By Tom Dominguez
Some lawn and garden mistakes are easily made, but a little bit of information can go a long way. Here’s what not to do in your landscape in the soil, watering and pest categories.
Don’t till or spade soil when it is overly wet or dry. This destroys the structure of the soil. It takes years to restore the condition and structure of the soil.
Don’t drive, walk or use heavy equipment on wet soil where any type of growing is going to take place.
These activities will compact and destroy the soil structure. It can also create hardpans or soil layers impervious to good water drainage. Protect future gardening sites from men and machinery by putting a 4-6 inch layer of wood chips to help disperse the weight over a larger area and protect the soil.
Don’t use lime or wood ashes on the soil.
Both of these raise the soil pH and our soil is already on the alkaline side.
Don’t use gypsum on a soil unless there is a very high sodium content that is interfering with plant growth and soil drainage. A detailed salinity test can provide a report of the various salts and what their concentrations are in a soil.

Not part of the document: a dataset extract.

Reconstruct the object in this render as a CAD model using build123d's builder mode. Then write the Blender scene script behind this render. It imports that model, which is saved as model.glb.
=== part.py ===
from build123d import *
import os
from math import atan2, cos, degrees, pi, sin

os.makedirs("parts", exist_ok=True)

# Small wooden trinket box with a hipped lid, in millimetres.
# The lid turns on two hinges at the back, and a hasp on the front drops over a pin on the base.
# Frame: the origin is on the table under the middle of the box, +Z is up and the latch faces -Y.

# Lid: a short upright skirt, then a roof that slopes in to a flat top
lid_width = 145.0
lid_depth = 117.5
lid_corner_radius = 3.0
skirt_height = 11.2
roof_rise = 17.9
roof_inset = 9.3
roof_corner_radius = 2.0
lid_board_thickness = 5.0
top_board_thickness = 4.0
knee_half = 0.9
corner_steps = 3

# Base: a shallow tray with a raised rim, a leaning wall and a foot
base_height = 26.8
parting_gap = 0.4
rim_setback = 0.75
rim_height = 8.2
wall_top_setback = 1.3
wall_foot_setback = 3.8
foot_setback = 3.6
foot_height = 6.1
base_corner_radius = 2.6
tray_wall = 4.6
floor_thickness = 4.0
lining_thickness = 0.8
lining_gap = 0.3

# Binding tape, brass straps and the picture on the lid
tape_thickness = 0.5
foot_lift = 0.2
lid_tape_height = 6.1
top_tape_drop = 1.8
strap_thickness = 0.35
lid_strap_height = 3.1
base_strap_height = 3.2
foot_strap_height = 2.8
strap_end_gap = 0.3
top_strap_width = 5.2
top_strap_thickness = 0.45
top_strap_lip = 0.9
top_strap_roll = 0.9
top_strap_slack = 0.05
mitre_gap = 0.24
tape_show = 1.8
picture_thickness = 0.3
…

Soil tests are available through NMSU Soil & Water Lab. You can pick up forms and soil bags at your local County Extension office or you can go online and download your own forms and use a sealable bag for your soil sample.
Instructions on taking a proper soil sample are included on the form. Once you’ve completed the soil sampling and form, mail it all off to the mailing address on the form. The turn around time is about two weeks.
Soil tests will reveal the amounts of the major nutrients, some secondary nutrients, sulfur and soil conductivity (total salts) as well as soil pH. These tests are helpful because they reveal what nutrients are deficient and which are excessive which is just as important as deficiencies.
Soil tests won’t tell you if there are soil-borne diseases or other pathogens present in the soil. Nor will it tell you if you are watering incorrectly, planting the wrong plant species or planting incorrectly. In other words, many lawn and garden problems stem from incorrect cultural practices and/or pests.
Drip irrigation: Don’t turn a drip system or soaker hose on and leave them on. Drip is designed to be turned on at a low volume and left on long enough to wet the root zone of plants.
Leaving water dripping constantly will saturate the soil driving the oxygen out of it. Plants roots function best in an environment where there is a balance of 50 percent water and 50 percent air in the pore spaces of the soil.
If the pore space is filled with water, the roots can’t take up water or nutrients and plants tend to wilt. When people see the wilting symptom, their first reaction is to add more water, which makes the situation worse.
Sprinkler irrigation: Don’t water daily with a sprinkler system either. Water every few days when it is hot and dry. Take into consideration; the time of year, temperature, precipitation, wind speed, humidity, soil type, plants being grown, plant’s stage of growth, percent of organic matter in the soil and exposure.
Don’t irrigate or water your outdoor or indoor plants with water that has gone through a water softener. Water softeners work by exchanging the calcium and magnesium salt ions in our water for sodium salt ions.
Sodium is the most harmful salt for plants. Bypass the water softener for watering plants.
Don’t let your irrigation system come on during or too soon after a significant rain. Turn the system off or install a rain sensor to avoid wasting water and damaging plants. Rain sensors are simple to install and will turn the system off. If you manually turn your system off, you have the option of turning the system back on when it is needed.
Don’t forget a running water hose.
Don’t assume all bugs are bad. Find out what an insect is, what kind of damage it does and how much damage it has done before reaching for a pesticide.
Don’t spray the entire garden if only one plant or species of plant is infested. Mix up just enough spray to treat the infested plants. Spraying the entire space with a pesticide can kill off beneficial insects, which allows bad bugs to flourish unhampered. Don’t let certain pests go without trying to keep them down.
The damage they do is extensive and becomes more and more difficult to get under control when they are allowed to flourish. Some examples of pests to suppress include; nutsedge (nut grass), Bermuda grass, Johnson grass, scale insects and oak wilt fungus. There are others, but these are some of the common tough ones. Even if you can’t get rid of them, don’t let them increase and spread without a fight.
Don’t store pesticides where they are accessible to children, subject to extreme temperatures, in poorly ventilated areas or in containers other than their original container. Read the label. Keep opened containers inside a sealed bag to limit spills and leaks.